Fallout from the recently introduced ban on tenant fees may be responsible for an increase in the number of fraudulent tenancy applications.
An article in Letting Agent Today on the 5th of July suggested that because tenants no longer need to pay a fee for checking their references, an increasing number are submitting fraudulent statements or giving false referees since they forfeit nothing when making a failed application.
Research shows that the number of fraudulent applications is currently running at some 13 cases a month compared to an average of six such cases a month reported last year – an increase of 117% – and have involved applicants faking bank statements, submitting fake passports, or claiming false employers in attempts to secure an apparently clean reference.

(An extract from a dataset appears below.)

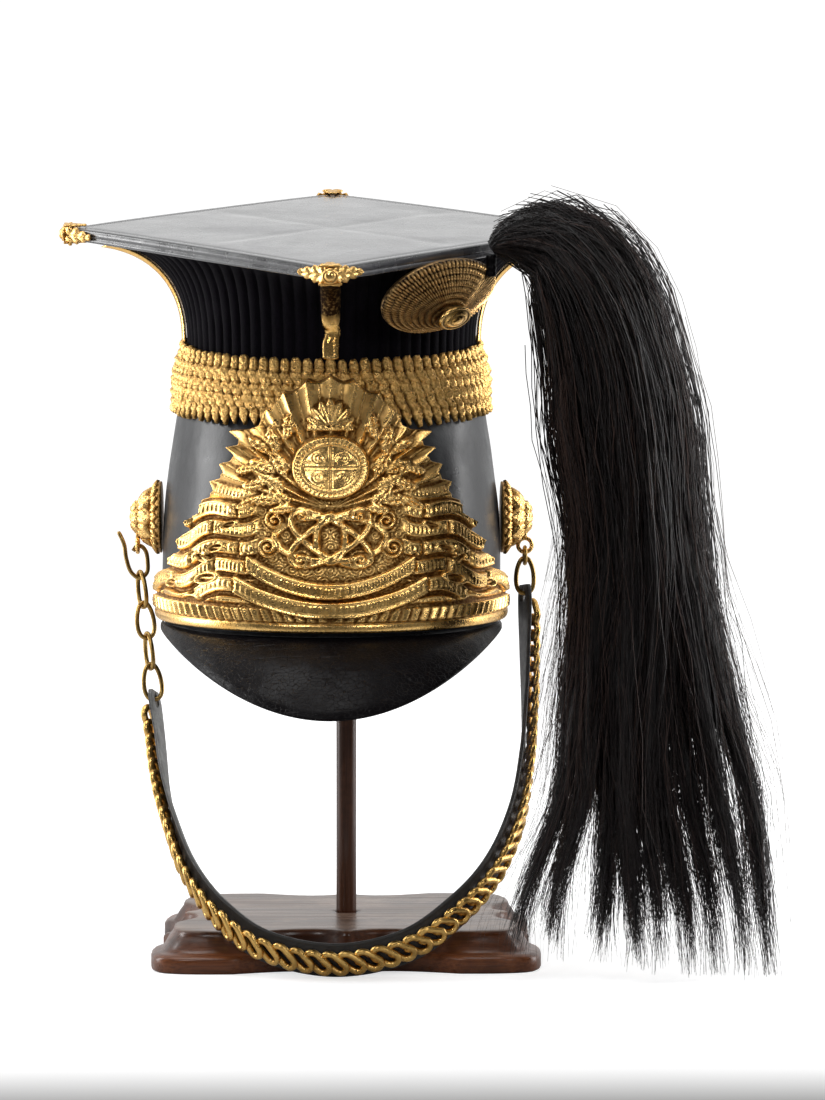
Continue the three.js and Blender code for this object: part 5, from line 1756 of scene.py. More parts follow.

An apparent rise in the number of skilled forgers familiar with the format and codes used in making false identity documents that will pass anti-money laundering scrutiny has led to 11 cases of false passports being submitted in tenancy applications in the first five months of this year alone – compared to five in the whole of 2018.
Commentators argue that this upward trend in false and fraudulent tenancy applications is likely to continue as prospective tenants rely on the protection of the Tenant Fees Act in avoiding any finance penalty even when an application is turned down because they have failed a reference check.
Immediately after the Tenant Fees Act came into force on the 1st of June, Letting Agent Today reports that a further 16 cases of fraudulent tenancy applications came to light.